Even if the city is right and there are 1,500 single-family building lots, that still leaves 23,500 homes that need to fit into land that is already mostly developed.

How much of that land is vacant is not really possible to calculate, Noble-Brandt said. That's because, for example, a two-acre parcel that has one house on it would be considered developed even though most of the land is vacant.

The city is currently rewriting its zoning bylaws to make them simpler and more in line with its plans to concentrate new growth into five “urban centres” (downtown, South Pandosy, Capri-Landmark, Midtown (around Orchard Park mall) and Rutland).

Downtown and South Pandosy have been the areas of greatest redevelopment to date. Not only are there numerous highrises in both areas but much of the land is designated RU7, which means single-family homes can easily be replaced by four-plexes.

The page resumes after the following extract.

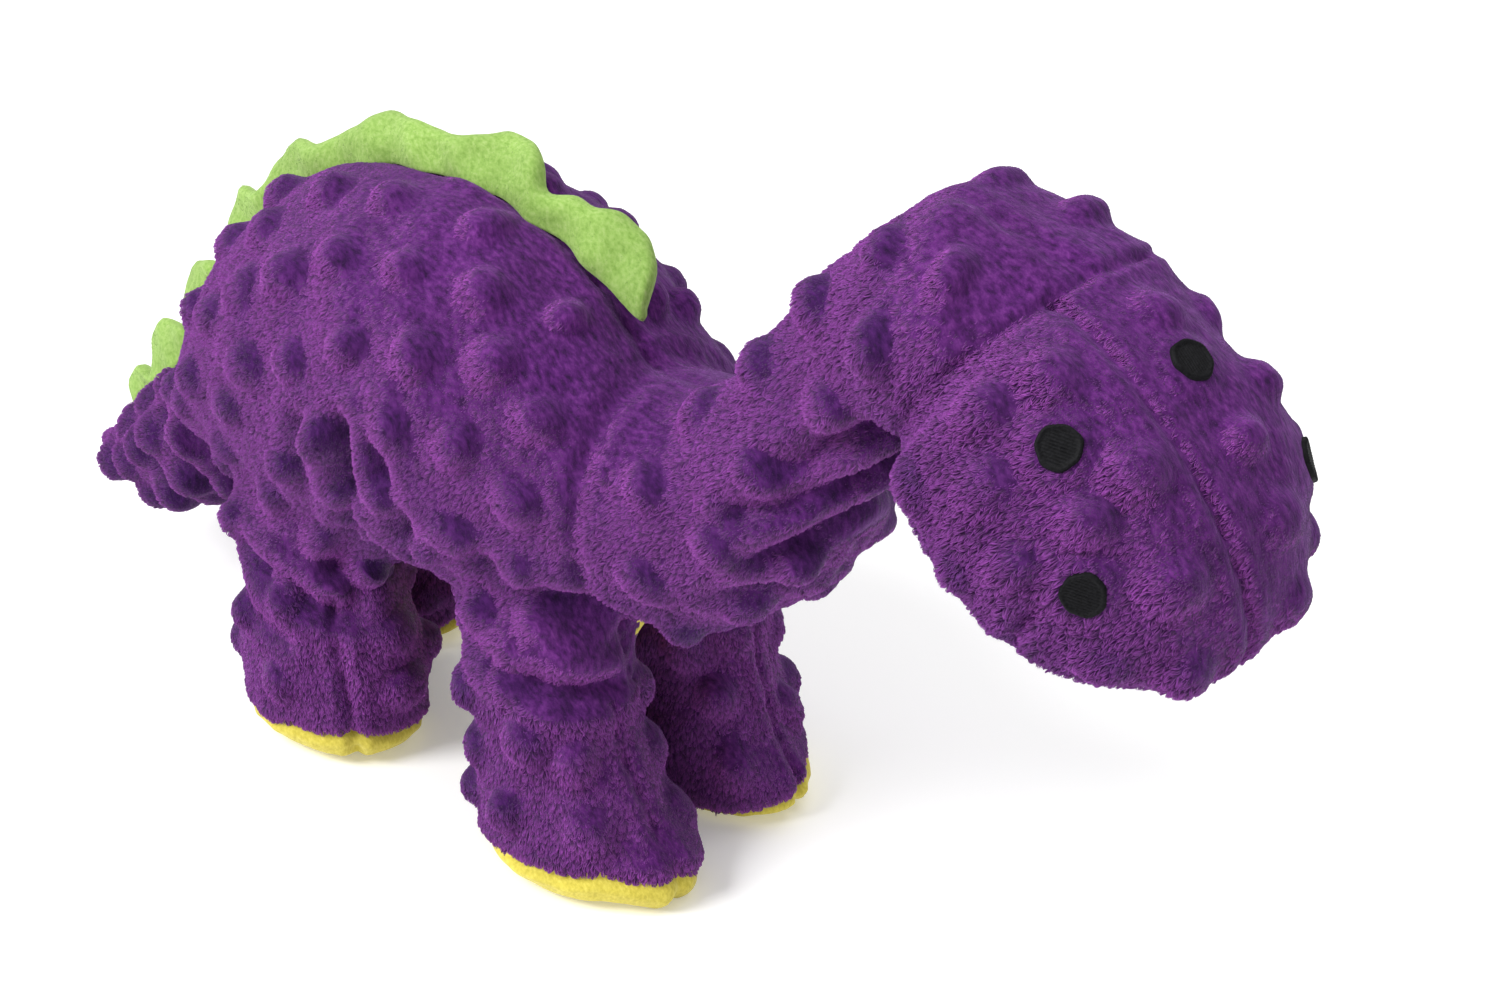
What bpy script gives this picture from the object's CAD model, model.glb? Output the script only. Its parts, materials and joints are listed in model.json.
import json
import math

import bmesh
import bpy
import numpy as np
from mathutils import Euler, Matrix, Vector
from mathutils.bvhtree import BVHTree
from mathutils.kdtree import KDTree


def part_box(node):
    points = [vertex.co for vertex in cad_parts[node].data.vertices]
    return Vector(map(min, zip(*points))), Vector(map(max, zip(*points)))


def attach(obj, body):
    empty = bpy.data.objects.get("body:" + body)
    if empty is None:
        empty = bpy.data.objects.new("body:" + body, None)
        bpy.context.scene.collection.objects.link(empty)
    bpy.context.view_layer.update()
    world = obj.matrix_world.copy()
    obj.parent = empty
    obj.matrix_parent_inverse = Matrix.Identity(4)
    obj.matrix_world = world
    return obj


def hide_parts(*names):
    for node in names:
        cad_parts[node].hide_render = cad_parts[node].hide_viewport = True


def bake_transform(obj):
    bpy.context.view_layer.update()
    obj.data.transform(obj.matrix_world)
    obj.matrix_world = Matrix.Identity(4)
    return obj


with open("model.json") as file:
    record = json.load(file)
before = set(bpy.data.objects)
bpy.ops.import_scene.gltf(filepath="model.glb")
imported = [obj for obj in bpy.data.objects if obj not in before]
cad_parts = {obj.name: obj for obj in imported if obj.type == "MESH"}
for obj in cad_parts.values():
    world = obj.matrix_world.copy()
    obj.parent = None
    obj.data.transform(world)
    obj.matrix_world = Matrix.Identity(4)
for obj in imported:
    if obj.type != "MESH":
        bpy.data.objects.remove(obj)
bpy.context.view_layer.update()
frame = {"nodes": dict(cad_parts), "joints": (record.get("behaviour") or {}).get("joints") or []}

MM = 0.001

# ---- the toy's layout, from the frame, in millimetres where a name ends in _MM -------------------
JOINT = {joint["name"]: joint for joint in frame["joints"]}
LEGS = ("front_right", "front_left", "rear_right", "rear_left")


def in_mm(vector):
    return np.array(vector) * 1000


def middle(node):
    low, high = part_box(node)
    return (low + high) / 2


HEAD_PIVOT = Vector(JOINT["head_nod"]["pos_m"])
TAIL_ROOT = Vector(JOINT["tail_sway"]["pos_m"])
TAIL_RUN = Vector((-0.64, 0, -0.77)).normalized()
HIP_MM = {leg: in_mm(JOINT[f"{leg}_hip"]["pos_m"]) for leg in LEGS}
FOOT_MM = {leg: in_mm(middle(f"{leg}_sole")) for leg in LEGS}

# the head is turned to its right, nose down, and leans to its right
HEAD_TURN = Euler((0, 0, math.radians(-7.5))).to_matrix()
HEAD_DROP = Euler((0, math.radians(35), 0)).to_matrix()
HEAD_LEAN = Euler((math.radians(17), 0, 0)).to_matrix()
HEAD_AXES = HEAD_TURN @ HEAD_DROP @ HEAD_LEAN
HEAD_RUN = HEAD_AXES @ Vector((1, 0, 0))
HEAD_ACROSS = HEAD_AXES @ Vector((0, 1, 0))
HEAD_UP = HEAD_AXES @ Vector((0, 0, 1))
NECK_SEAM_MM = -25.5       # from the head's centre back to its joint
HEAD_CENTRE = HEAD_PIVOT - HEAD_RUN * NECK_SEAM_MM * MM
HEAD_REACH_MM = 68
JAW_SEAM_MM = -12          # below the head's centre
SPOTS = {                  # along and across from the head's centre
    "eye_right": (0.4, -19),
    "eye_left": (-0.6, 12.5),
    "nostril_right": (24, -27),
    "nostril_left": (24, 29.5),
}
SPOT_RADIUS_MM = 4.5

# ---- sizes of the look, in millimetres -----------------------------------------------------------
SEED = 7
VOXEL = 1.9
FORM_ROUNDS = 16           # how often the joined form is evened out
CHEST_SEAM = 36            # where the neck's skin is sewn to the torso's
NECK_LOW = 58              # the neck's skin is above this
TAIL_SEAM = -2             # where the tail's skin is sewn on, past its joint
TAIL_FRONT = -110          # the tail's skin is behind this
LEG_CUT = 51.5             # where a leg's skin leaves the torso's
LEG_REACH = (33, 24.5)     # half width of a leg along X and Y, with its folds
SEAM_ANGLE = {"front_right": 0, "front_left": 0, "rear_right": -29, "rear_left": 25}   # degrees
DART = (21, -22, 8)        # sewn at this place along the head, right of and below these two
NECK_SLOPE = ([50, 76, 98, 118], [35, 58, 40, 5])      # places along X, and degrees
TAIL_DOTS = -112           # dots behind this are stretched along the tail
RUMP = -100
BELLY_HALF = 15
BELLY_TOP = 74
BELLY_ENDS = (-97, 40)
DOT_PITCH = 20.0
DOT_HEIGHT = 3.8
DOT_RADIUS = 5.7
HEAD_DOTS = 0.85           # height of the dots on the head's tighter cloth, as a share
DOT_CLEAR = 5.5            # bare cloth beside a seam
SPOT_CLEAR = 4             # bare cloth beside a spot
PILE = 1.9                 # length of the strands
PILE_DENSITY = 8           # strands for each square millimetre
CREST_PILE = 0.7
CREST_DENSITY = 10
CREST_NAP = (-0.1, 0, -0.2)

# how far each part's cloth is drawn in, so that its dots end near the CAD surface
INSET = {
    "flank": 1.6,
    "belly": 1,
    "neck": 1.4,
    "tail": 1.4,
    "face": 1.5,
    "chin": 0.8,
    "front": 1.2,
    "rear": 1.2,
}

# ---- cushions of stuffing that round out the joined form: centre, axes and half sizes -------------
CUSHIONS = [
    (HEAD_PIVOT - HEAD_RUN * 9 * MM - HEAD_UP * 1 * MM, HEAD_AXES, (22, 31, 24)),
    (HEAD_PIVOT - HEAD_RUN * 19 * MM + HEAD_UP * 1 * MM, HEAD_AXES, (19, 26, 20)),
    (HEAD_PIVOT + (HEAD_RUN * 4 + HEAD_ACROSS * 12 + HEAD_UP * 11) * MM, HEAD_AXES, (18, 20, 15)),
    (TAIL_ROOT + Vector((2, 0, 0)) * MM, Matrix.Identity(3), (17, 20, 18)),
]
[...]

READ MORE: iN PHOTOS: More than 500 storeys of new highrises in pipeline for downtown Kelowna

That’s not a simple conversion in other parts of the city, such as Rutland or Glenmore, which are still mostly designated as single-family.

“RU7 was a great first step but all it did was make some properties in certain parts of Kelowna more valuable than others,” Winer said, arguing that the RU7 zone should apply throughout the city.

Single-family homes in the RU7 areas often sold for inflated prices so four-plexes could be built.

“When everything has the same value all at once, then it makes it much harder for the market to jack up the prices," Winer said. "If we want to solve housing affordability, the only reasonable way to do it is lower the cost of accessible land and our municipality plays a huge part in that.”

The city's Official Community Plan was adopted earlier this year. It will be reviewed in five years and adjustments will be made, if necessary, to deal with changed conditions, Noble-Brandt said. A full rewrite will be done in 10 years.

The new zoning rules are scheduled to go to a public hearing on June 21 with the expectation that they will be adopted by mid to late summer.